### DO THIS
Please quote exactly the lines below from the line containing "knob(false, true, upper_hole_number);" to the line containing "cad_parts[obj.name] = obj", both lines included, and nothing else.

### EXERCISE INPUTS
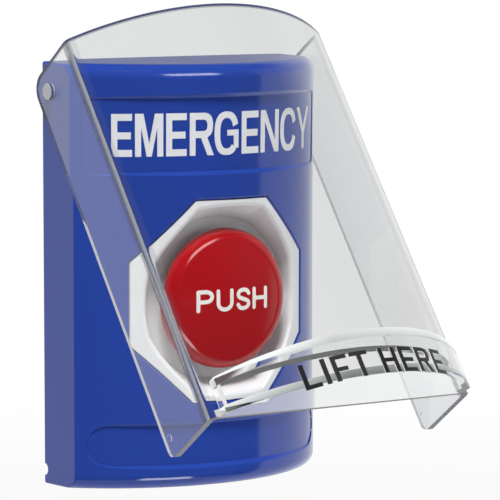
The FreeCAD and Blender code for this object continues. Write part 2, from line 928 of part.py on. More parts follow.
def cover_core():
    # the room inside the cover: open at the back and top, deeper inside the lip
    body = new_body("cover_core")
    thick = size("cover_wall")
    rear = size("cover_rear") * 2
    radius = cover_radius - thick
    edge = -bow_depth(radius, size("cover_crown") - thick, cover_inner)
    shelf = -size("lip_top") - size("lip_shelf")
    upper = new_sketch(body, "XY_Plane", "UpperRoom", -lip_bottom)
    corners = [(cover_inner, rear), (cover_inner, edge), (-cover_inner, edge), (-cover_inner, rear)]
    draw_loop(upper, corners, {1: (radius, -1)})
    pad(body, upper, lip_bottom + size("cover_top") + rear)
    across = cover_inner.number * 0.98
    round_edges(
        body,
        "RoomCorners",
        size("cover_corner") - thick,
        lambda e: along(e, Vec(0, 0, 1)) and e.CenterOfMass.y < 0 and abs(e.CenterOfMass.x) > across,
    )
    radius = lip_radius - thick
    half = lip_half - thick
    edge = -bow_depth(radius, size("lip_crown") - thick, half)
    lower = new_sketch(body, "XY_Plane", "LipRoom", shelf)
    corners = [(half, rear), (half, edge), (-half, edge), (-half, rear)]
    draw_loop(lower, corners, {1: (radius, -1)})
    pad(body, lower, lip_bottom, flip=True)
    # the lip's floor slopes down to the front and stops at the side walls' front edges
    floor = new_sketch(body, "YZ_Plane", "LipFloor")
    back = -size("cover_front")
    front = -size("lip_crown")
    slope = size("lip_drop") / (size("lip_crown") - size("cover_front"))
    beyond = front - rear
    low = -size("cover_bottom") + size("lip_floor") + slope * (beyond - back)
    deep = -lip_bottom * 2
    corners = [
        (back, -size("cover_bottom") + size("lip_floor")),
        (beyond, low),
        (beyond, deep),
        (back, deep),
    ]
    draw_loop(floor, corners)
    pocket(body, floor, cover_half * 3, both=True)
    return body


def cover():
    body = new_body("cover")
    front = size("cover_front")
    rear = size("cover_rear")
    plan = new_sketch(body, "XY_Plane", "CoverPlan", -size("cover_bottom"))
    corners = [(cover_half, rear), (cover_half, -front), (-cover_half, -front), (-cover_half, rear)]
    draw_loop(plan, corners, {1: (cover_radius, -1)})
    pad(body, plan, size("cover_bottom") + size("cover_top"))
    upright = Vec(0, 0, 1)
    round_edges(
        body,
        "CoverCorners",
        size("cover_corner"),
        lambda e: along(e, upright) and near(e.CenterOfMass.y, -front),
    )
    lip = new_sketch(body, "XY_Plane", "LipPlan", -lip_bottom)
    corners = [(lip_half, -front), (lip_half, -lip_edge), (-lip_half, -lip_edge), (-lip_half, -front)]
    draw_loop(lip, corners, {1: (lip_radius, -1)})
    pad(body, lip, lip_bottom - size("lip_top"))
    # the underside of the lip slopes down to the front
    slope = new_sketch(body, "YZ_Plane", "LipSlope")
    fall = size("lip_drop") / (size("lip_crown") - front)
    beyond = -size("lip_crown") - rear
    low = -size("cover_bottom") + fall * (beyond + front)
    behind = rear * 2
    corners = [
        (behind, -size("cover_bottom")),
        (-front, -size("cover_bottom")),
        (beyond, low),
        (beyond, -lip_bottom * 2),
        (behind, -lip_bottom * 2),
    ]
    draw_loop(slope, corners)
    pocket(body, slope, cover_half * 3, both=True)
    combine(body, cover_core(), "Cut", "CoverRoom")

    across = Vec(1, 0, 0)
    top = size("cover_top")
    bottom = -size("cover_bottom")
    round_edges(
        body,
        "Heel",
        size("cover_heel"),
        lambda e: along(e, across) and near(e.CenterOfMass.y, rear) and near(e.CenterOfMass.z, top),
    )
    round_edges(
        body,
        "Toe",
        size("cover_toe"),
        lambda e: along(e, across) and near(e.CenterOfMass.y, rear) and near(e.CenterOfMass.z, bottom),
    )
    holes = new_sketch(body, "YZ_Plane", "PivotHoles")
    draw_circle(holes, 0, 0, size("pin_radius") + size("running_gap"))
    pocket(body, holes, cover_half * 3, both=True)

    # small nubs inside the side walls that click past the housing when the cover is shut
    nub = new_sketch(body, "YZ_Plane", "Nub", cover_inner - size("nub_height"))
    nub_back = size("cover_rear") - size("nub_inset")
    draw_circle(nub, nub_back, size("nub_rise") - size("cover_bottom"), size("nub_radius"))
    raised = pad(body, nub, size("nub_height") + size("cover_wall") / 2)
    pair = body.newObject("PartDesign::Mirrored", "Nubs")
    pair.Originals = [raised]
    pair.MirrorPlane = (origin_plane(body, "YZ_Plane"), [""])
    body.Tip = pair
    doc.recompute()

    turn = FreeCAD.Rotation(Vec(1, 0, 0), -size("lift_angle").number)
    spot = Vec(0, -size("pivot_depth").number, pivot_level.number)
    body.Placement = FreeCAD.Placement(spot, turn)
    body.setExpression("Placement.Base.y", (-size("pivot_depth")).text)
    body.setExpression("Placement.Base.z", pivot_level.text)
    body.setExpression("Placement.Rotation.Angle", (-size("lift_angle")).text)
    return body


def pivot_pin(side, sign):
    # headed pin, pressed through the housing's side from inside, flush with the cover
    body = new_body("pivot_pin_" + side)
    inner = (half_width - wall) * sign
    outer = cover_half * sign
    head = new_sketch(body, "YZ_Plane", "PinHead" + side, inner)
    draw_circle(head, -size("pivot_depth"), pivot_level, size("pin_head_radius"))
    pad(body, head, size("pin_head_thickness"), flip=sign > 0)
    shank = new_sketch(body, "YZ_Plane", "PinShank" + side, inner)
    draw_circle(shank, -size("pivot_depth"), pivot_level, size("pin_radius"))
    pad(body, shank, (outer - inner) * sign, flip=sign < 0)
    return body


nodes = [
    housing(),
    bezel_plate(),
    button_head(),
    button_stem(),
    pusher_disc(),
    guide_sleeve(),
    lock_washer(),
    panel_nut(),
    return_spring(),
    block_carrier(),
    contact_block("left", -1),
    contact_block("right", 1),
    plunger("left", -1),
    plunger("right", 1),
    group("terminal_screws", terminal_screw(), terminal_places(size("clamp_thickness"))),
    group("terminal_clamps", terminal_clamp(), terminal_places(0)),
    back_plate(),
    group("housing_screws", housing_screw(), screw_places()),
    cover(),
    pivot_pin("left", -1),
    pivot_pin("right", 1),
]
doc.recompute()

for thing in doc.Objects:
    if "Invalid" in thing.State or "Error" in thing.State:
        raise RuntimeError(f"{thing.Label} failed: {thing.State}")
for node in nodes:
    if node.Shape.isNull() or not node.Shape.isValid():
        raise RuntimeError(f"{node.Label} has no valid shape")

os.makedirs("parts", exist_ok=True)
for node in nodes:
    node.Shape.exportStep(os.path.join("parts", node.Label + ".step"))
    box = node.Shape.BoundBox
    print(f"{node.Label:22s} solids {len(node.Shape.Solids)} volume {node.Shape.Volume:10.1f}"
          f"  x {box.XMin:7.2f} {box.XMax:7.2f}  y {box.YMin:7.2f} {box.YMax:7.2f}"
          f"  z {box.ZMin:7.2f} {box.ZMax:7.2f}")
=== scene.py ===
import bpy
import bmesh
import json
import math
from mathutils import Matrix, Vector, geometry


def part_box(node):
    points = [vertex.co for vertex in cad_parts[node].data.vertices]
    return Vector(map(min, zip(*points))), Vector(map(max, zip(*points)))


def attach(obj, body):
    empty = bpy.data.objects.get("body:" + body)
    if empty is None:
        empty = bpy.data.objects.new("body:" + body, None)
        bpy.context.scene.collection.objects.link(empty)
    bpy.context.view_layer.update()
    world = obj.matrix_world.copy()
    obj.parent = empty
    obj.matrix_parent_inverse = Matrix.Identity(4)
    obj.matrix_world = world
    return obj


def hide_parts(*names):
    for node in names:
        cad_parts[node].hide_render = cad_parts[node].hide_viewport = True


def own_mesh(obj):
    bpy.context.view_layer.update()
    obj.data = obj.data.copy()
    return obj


# Emergency button station: finishes, lettering, studio and camera over the fixed frame.

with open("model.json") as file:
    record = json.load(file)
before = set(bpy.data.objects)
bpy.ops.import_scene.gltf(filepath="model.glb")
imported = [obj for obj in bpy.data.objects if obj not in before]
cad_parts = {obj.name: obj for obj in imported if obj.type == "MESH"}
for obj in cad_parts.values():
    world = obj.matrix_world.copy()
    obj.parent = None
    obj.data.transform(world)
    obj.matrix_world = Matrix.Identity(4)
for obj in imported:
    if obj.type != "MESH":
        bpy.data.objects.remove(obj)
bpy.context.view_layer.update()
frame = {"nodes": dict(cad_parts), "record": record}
nodes = frame["nodes"]
scene = bpy.context.scene
print("frame loaded:", len(nodes), "nodes")


class Link:
    # a socket that takes part in sums, products and comparisons with numbers and other sockets
    def __init__(self, paint, socket):
        self.paint = paint
        self.socket = socket

    def maths(self, operation, *terms):
        return self.paint.node("ShaderNodeMath", {"operation": operation}, dict(enumerate(terms)))

    def __add__(self, other):
        return self.maths("ADD", self, other)

    def __radd__(self, other):
        return self.maths("ADD", other, self)

    def __sub__(self, other):
        return self.maths("SUBTRACT", self, other)

    def __rsub__(self, other):
        return self.maths("SUBTRACT", other, self)

    def __mul__(self, other):
        return self.maths("MULTIPLY", self, other)

    def __rmul__(self, other):
        return self.maths("MULTIPLY", other, self)

    def __abs__(self):
        return self.maths("ABSOLUTE", self)

    def __gt__(self, other):
        return self.maths("GREATER_THAN", self, other)

    def most(self, other):
        return self.maths("MAXIMUM", self, other)

    def angle(self):
        # in radians, from a cosine
        return self.maths("ARCCOSINE", self)


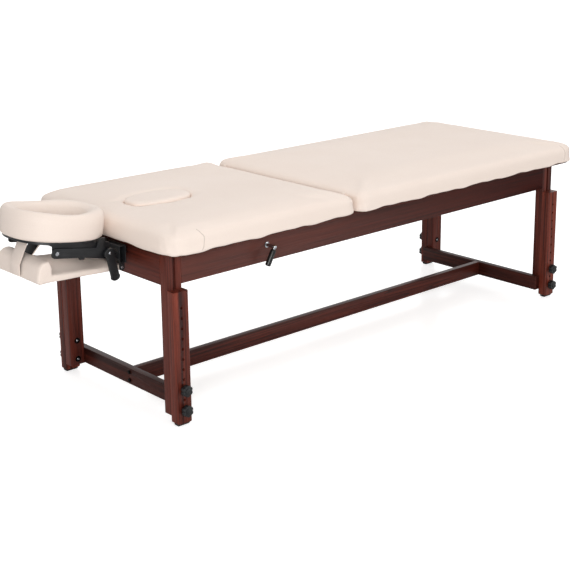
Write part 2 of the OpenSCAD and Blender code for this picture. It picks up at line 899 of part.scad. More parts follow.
// Side arm: a bar from the rivet to the beam, under the bolt, with a raised quadrant whose curved
// edge the bolt follows
arm_dir = [cos(clamp_angle), sin(clamp_angle)];
arm_up = [-arm_dir[1], arm_dir[0]];
rivet_at = [rivet_x, rivet_z];
clamp_at = [clamp_x, clamp_z];
arm_mid = (rivet_at + clamp_at) / 2;
edge_r = clamp_r - clamp_bolt_r - grip_gap;
notch_z = clamp_z - clamp_bolt_r - grip_gap;
edge_top_angle = clamp_angle + tilt_angle + asin(cam_washer_r / edge_r);
edge_low_angle = asin((notch_z - rivet_z) / edge_r);
edge_steps = 6;
curved_edge = [for (k = [0:edge_steps])
    let (t = edge_top_angle + (edge_low_angle - edge_top_angle) * k / edge_steps) rivet_at + edge_r * [cos(t), sin(t)]];
arm_outline = rounded(concat([rivet_at - (arm_dir + arm_up) * arm_h / 2, rivet_at - (arm_dir - arm_up) * arm_h / 2,
    clamp_at - arm_dir * 2 * quadrant_w + arm_up * arm_h / 2, curved_edge[0] - [quadrant_w, 0]], curved_edge,
    [[beam_x0, notch_z], [beam_x0, notch_z - arm_foot], arm_mid + arm_dir * lug_l / 2 - arm_up * arm_h / 2,
    arm_mid + arm_dir * lug_l / 2 - arm_up * (arm_h / 2 + lug_h),
    arm_mid - arm_dir * lug_l / 2 - arm_up * (arm_h / 2 + lug_h), arm_mid - arm_dir * lug_l / 2 - arm_up * arm_h / 2]),
    concat([corner_r, corner_r, 0, corner_r], [for (p = curved_edge) 0], [0, 0, 0, lug_r, lug_r, 0]));

module side_arms() {
    color(black)
        for (s = [-1, 1])
            difference() {
                upright(s * arm_y - arm_t / 2, arm_t)
                    polygon(arm_outline);
                along_y(rivet_x, rivet_z, s * arm_y - arm_t, 2 * arm_t, rivet_r + run_clear);
            }
}

// Hollow beam at the table, with two hangers for the shelf's bar
module face_carriage() {
    color(black) {
        difference() {
            translate([beam_x0, -beam_half, beam_z0])
                cube([beam_d, 2 * beam_half, beam_h]);
            translate([beam_x0 + beam_wall, -beam_half - over, beam_z0 + beam_wall])
                cube([beam_d - 2 * beam_wall, 2 * beam_half + 2 * over, beam_h - 2 * beam_wall]);
        }
        for (s = [-1, 1])
            difference() {
                upright(s > 0 ? hanger_y : -hanger_y - ear_t, ear_t)
                    polygon(rounded([[shelf_bar_x - hanger_w / 2, shelf_bar_z - hanger_w / 2],
                        [shelf_bar_x + hanger_w / 2, shelf_bar_z - hanger_w / 2],
                        [shelf_bar_x + hanger_w / 2, beam_z0 + over], [shelf_bar_x - hanger_w / 2, beam_z0 + over]],
                        [corner_r, corner_r, 0, 0]));
                along_y(shelf_bar_x, shelf_bar_z, s * hanger_y - 2 * ear_t, 4 * ear_t, shelf_bar_r + run_clear);
            }
    }
}

// Bar under the beam that the shelf's sleeve turns on
module shelf_bar() {
    color(steel)
        along_y(shelf_bar_x, shelf_bar_z, -hanger_y - ear_t, 2 * (hanger_y + ear_t), shelf_bar_r);
}

ear_y = arm_y - arm_t / 2 - slide_clear - ear_t;
module pivot_rivets() {
    color(steel)
        for (s = [-1, 1]) {
            along_y(rivet_x, rivet_z, s > 0 ? ear_y : -arm_y - arm_t / 2 - over, arm_y + arm_t / 2 - ear_y + over, rivet_r);
            along_y(rivet_x, rivet_z, s > 0 ? arm_y + arm_t / 2 : -arm_y - arm_t / 2 - rivet_head_t, rivet_head_t,
                rivet_head_r);
        }
}

// Outline of the face rest, drawn in by d
module face_outline(d) {
    translate([face_cx, 0])
        polygon(oval(face_l / 2 - d, face_w / 2 - d, face_power_share));
}

// Ring under the cushion, with a side plate on each side down to the rivet and the clamp's bolt
module face_platform() {
    plate_z = platform_top - platform_t;
    color(black) {
        translate([0, 0, plate_z])
            linear_extrude(height = platform_t)
                difference() {
                    face_outline(platform_inset);
                    translate([face_cx, 0])
                        polygon(oval(face_hole_l / 2 + platform_inset / 2, face_hole_w / 2 + platform_inset / 2, 1));
                }
        for (s = [-1, 1]) {
            difference() {
                upright(s > 0 ? ear_y : -ear_y - ear_t, ear_t)
                    polygon(rounded([rivet_at - [web_w, web_w] / 2, clamp_at + [web_w, -web_w] / 2,
                        [clamp_x + web_w / 2, plate_z + over], [rivet_x - web_w / 2, plate_z + over]],
                        [corner_r, corner_r, 0, 0]));
                along_y(rivet_x, rivet_z, s * ear_y - 2 * ear_t, 4 * ear_t, rivet_r + run_clear);
                along_y(clamp_x, clamp_z, s * ear_y - 2 * ear_t, 4 * ear_t, clamp_bolt_r + run_clear);
            }
            translate([rivet_x - web_w / 2, s > 0 ? ear_y - flange_in : -ear_y - ear_t, plate_z - ear_t])
                cube([clamp_x - rivet_x + web_w, flange_in + ear_t, ear_t]);
        }
    }
}

// Ring cushion: a rounded section swept round the opening
face_steps = 48;
section_shares = [[0.2, 0], [0.05, 0.12], [-0.02, 0.4], [0, 0.74], [0.09, 0.92], [0.28, 1], [0.55, 0.98],
    [0.82, 0.9], [0.96, 0.72], [1, 0.4], [0.97, 0.04], [0.85, 0]];
module face_cushion() {
    function edge(a, b, p, t) = [a * sign(cos(t)) * pow(abs(cos(t)), p[0]), b * sign(sin(t)) * pow(abs(sin(t)), p[1])];
    power = [face_power_share, face_power_share];
    points = [for (k = [0:face_steps - 1]) let (t = 360 * k / face_steps,
        o = edge(face_l / 2, face_w / 2, power, t), i = edge(face_hole_l / 2, face_hole_w / 2, hole_power_shares, t))
        for (q = section_shares) [face_cx + o[0] + (i[0] - o[0]) * q[0], o[1] + (i[1] - o[1]) * q[0],
            face_z + face_h * q[1]]];
    n = len(section_shares);
    function at(k, i) = (k % face_steps) * n + i % n;
    color(hide)
        polyhedron(points = points, faces = [for (k = [0:face_steps - 1], i = [0:n - 1])
            each [[at(k, i), at(k + 1, i + 1), at(k + 1, i)], [at(k, i), at(k, i + 1), at(k + 1, i + 1)]]]);
}

module clamp_lever() {
    y1 = -arm_y - arm_t / 2 - slide_clear;
    tip = [clamp_x + lever_l * sin(lever_lean), clamp_z - lever_l * cos(lever_lean)];
    color(black) {
        along_y(clamp_x, clamp_z, y1 - cam_washer_t, cam_washer_t, cam_washer_r);
        along_y(clamp_x, clamp_z, y1 - cam_washer_t - lever_boss_t, lever_boss_t, lever_boss_r);
        upright(y1 - cam_washer_t - lever_boss_t, lever_t) {
            link([clamp_x, clamp_z], tip, lever_w);
            translate(tip)
                circle(r = lever_tip_r);
        }
        along_y(clamp_x, clamp_z, y1 - over, 2 * (arm_y + arm_t / 2 + slide_clear) + over, clamp_bolt_r);
    }
}

// Shelf for the forearms: a pad with a rolled front edge and a sleeve at the bar
module arm_shelf() {
    x0 = shelf_x0 + strap_t + soft_clear;
    roll_mid = x0 + roll_w / 2;
    middle = (x0 + shelf_x1) / 2;
    function below(x) = shelf_front_z + (shelf_rear_z - shelf_front_z) * (x - x0) / (shelf_x1 - x0);
    outline = concat(
        [[x0 + shelf_edge_r, below(x0)], [x0, below(x0) + shelf_edge_r]],
        [for (k = [0:6]) let (t = 180 - 30 * k)
            [roll_mid + roll_w / 2 * cos(t), below(x0) + roll_h - roll_w / 4 + roll_w / 4 * sin(t)]],
        [[x0 + roll_w + over, below(x0) + shelf_t + over], [middle, below(middle) + shelf_t]],
        [for (k = [0:8]) let (t = 120 - 30 * k) [shelf_x1 + sleeve_r * cos(t), shelf_bar_z + sleeve_r * sin(t)]]);
    centre = [middle, below(middle) + shelf_t / 2];
    function pull(p, d) = [p[0] - d * sign(p[0] - centre[0]), p[1] - d * sign(p[1] - centre[1])];
    function slice(y, d) = [for (p = outline) let (q = pull(p, d)) [q[0], y, q[1]]];
    rings = [slice(-shelf_w / 2, shelf_edge_r / 4), slice(-shelf_w / 2 + shelf_edge_r, 0),
        slice(shelf_w / 2 - shelf_edge_r, 0), slice(shelf_w / 2, shelf_edge_r / 4)];
    color(hide)
        difference() {
            slab(rings, len(outline));
            along_y(shelf_x1, shelf_bar_z, -shelf_w, 2 * shelf_w, shelf_bar_r + soft_clear);
        }
}

// Solid between slices of n points each
module slab(rings, n) {
    polyhedron(points = [for (r = rings) each r], faces = concat(
        [for (k = [0:2], i = [0:n - 1]) [k * n + i, (k + 1) * n + (i + 1) % n, k * n + (i + 1) % n]],
        [for (k = [0:2], i = [0:n - 1]) [k * n + i, (k + 1) * n + i, (k + 1) * n + (i + 1) % n]],
        [[for (i = [0:n - 1]) i]], [[for (i = [n - 1:-1:0]) 3 * n + i]]));
}

// Webbing that carries the shelf: up its rolled edge to the platform, and back down behind the roll
module shelf_strap() {
    roll_top = shelf_front_z + roll_h;
    color(hide)
        upright(-strap_w / 2, strap_w)
            strip([[shelf_x0 + strap_t, shelf_front_z + shelf_edge_r], [shelf_x0 + strap_t, roll_top],
                [strap_top_x, strap_top_z - strap_t], [strap_back_x, strap_top_z - strap_t],
                [shelf_x0 + strap_t + roll_w / 2, roll_top + soft_clear + strap_t]], strap_t);
}

long_apron(false);  // near_apron
long_apron(true);  // far_apron
end_apron(false);  // head_apron
end_apron(true);  // foot_apron
post(false, false);  // head_near_post
post(false, true);  // head_far_post
post(true, false);  // foot_near_post
post(true, true);  // foot_far_post
crossbar(false);  // head_crossbar
crossbar(true);  // foot_crossbar
stretcher();
stretcher_bolts();
post_nuts();
cross_rail(rail_back_x);  // back_rail
cross_rail(rail_seat_x);  // seat_rail
cross_rail(rail_foot_x);  // foot_rail
foot_board();
foot_cushion();
fixed_hinge_plates();
hinge_pins();
spring_bracket();
shaft_block();
rod_sockets();
leg(false, false);  // head_near_leg
leg(false, true);  // head_far_leg
leg(true, false);  // foot_near_leg
leg(true, true);  // foot_far_leg
foot_pad(false, false);  // head_near_pad
foot_pad(false, true);  // head_far_pad
foot_pad(true, false);  // foot_near_pad
foot_pad(true, true);  // foot_far_pad
knob(false, false, upper_hole_number);  // head_near_upper_knob
knob(false, false, lower_hole_number);  // head_near_lower_knob
knob(false, true, upper_hole_number);  // head_far_upper_knob
knob(false, true, lower_hole_number);  // head_far_lower_knob
knob(true, false, upper_hole_number);  // foot_near_upper_knob
knob(true, false, lower_hole_number);  // foot_near_lower_knob
knob(true, true, upper_hole_number);  // foot_far_upper_knob
knob(true, true, lower_hole_number);  // foot_far_lower_knob
back_board();
back_cushion();
moving_hinge_plates();
spring_clevis();
breath_plug();
spring_tube();
spring_rod();
release_shaft();
release_grip();
face_carriage();
side_arms();
face_rods();
rod_collars();
pivot_rivets();
shelf_bar();
face_platform();
face_cushion();
clamp_lever();
arm_shelf();
shelf_strap();
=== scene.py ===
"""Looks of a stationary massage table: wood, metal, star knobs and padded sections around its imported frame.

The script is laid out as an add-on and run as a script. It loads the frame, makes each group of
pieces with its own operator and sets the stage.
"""

import json
from math import copysign, cos, pi, radians, sin, tan

import bmesh
import bpy
import numpy as np
from bpy.props import FloatProperty, FloatVectorProperty, IntProperty, PointerProperty
from mathutils import Matrix, Vector
from mathutils.bvhtree import BVHTree

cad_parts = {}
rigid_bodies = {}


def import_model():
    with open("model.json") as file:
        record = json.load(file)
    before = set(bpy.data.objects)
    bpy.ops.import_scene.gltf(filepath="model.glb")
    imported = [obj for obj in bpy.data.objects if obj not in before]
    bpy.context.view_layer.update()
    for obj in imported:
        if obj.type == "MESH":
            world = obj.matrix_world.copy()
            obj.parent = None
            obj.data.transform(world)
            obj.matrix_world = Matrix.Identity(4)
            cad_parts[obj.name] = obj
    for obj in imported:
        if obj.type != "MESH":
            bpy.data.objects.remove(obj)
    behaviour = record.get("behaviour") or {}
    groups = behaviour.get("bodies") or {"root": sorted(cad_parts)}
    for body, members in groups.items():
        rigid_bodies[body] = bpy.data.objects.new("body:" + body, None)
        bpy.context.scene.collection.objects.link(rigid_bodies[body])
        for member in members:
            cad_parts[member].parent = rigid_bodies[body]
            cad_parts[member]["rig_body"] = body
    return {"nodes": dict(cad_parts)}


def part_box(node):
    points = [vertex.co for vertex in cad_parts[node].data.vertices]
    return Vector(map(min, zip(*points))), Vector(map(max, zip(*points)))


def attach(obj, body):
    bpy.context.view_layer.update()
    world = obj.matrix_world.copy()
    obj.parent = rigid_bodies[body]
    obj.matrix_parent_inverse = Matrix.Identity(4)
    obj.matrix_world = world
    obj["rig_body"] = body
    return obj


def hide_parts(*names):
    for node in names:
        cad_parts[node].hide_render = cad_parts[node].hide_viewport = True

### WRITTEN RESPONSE
knob(false, true, upper_hole_number);  // head_far_upper_knob
knob(false, true, lower_hole_number);  // head_far_lower_knob
knob(true, false, upper_hole_number);  // foot_near_upper_knob
knob(true, false, lower_hole_number);  // foot_near_lower_knob
knob(true, true, upper_hole_number);  // foot_far_upper_knob
knob(true, true, lower_hole_number);  // foot_far_lower_knob
back_board();
back_cushion();
moving_hinge_plates();
spring_clevis();
breath_plug();
spring_tube();
spring_rod();
release_shaft();
release_grip();
face_carriage();
side_arms();
face_rods();
rod_collars();
pivot_rivets();
shelf_bar();
face_platform();
face_cushion();
clamp_lever();
arm_shelf();
shelf_strap();
=== scene.py ===
"""Looks of a stationary massage table: wood, metal, star knobs and padded sections around its imported frame.

The script is laid out as an add-on and run as a script. It loads the frame, makes each group of
pieces with its own operator and sets the stage.
"""

import json
from math import copysign, cos, pi, radians, sin, tan

import bmesh
import bpy
import numpy as np
from bpy.props import FloatProperty, FloatVectorProperty, IntProperty, PointerProperty
from mathutils import Matrix, Vector
from mathutils.bvhtree import BVHTree

cad_parts = {}
rigid_bodies = {}


def import_model():
    with open("model.json") as file:
        record = json.load(file)
    before = set(bpy.data.objects)
    bpy.ops.import_scene.gltf(filepath="model.glb")
    imported = [obj for obj in bpy.data.objects if obj not in before]
    bpy.context.view_layer.update()
    for obj in imported:
        if obj.type == "MESH":
            world = obj.matrix_world.copy()
            obj.parent = None
            obj.data.transform(world)
            obj.matrix_world = Matrix.Identity(4)
            cad_parts[obj.name] = obj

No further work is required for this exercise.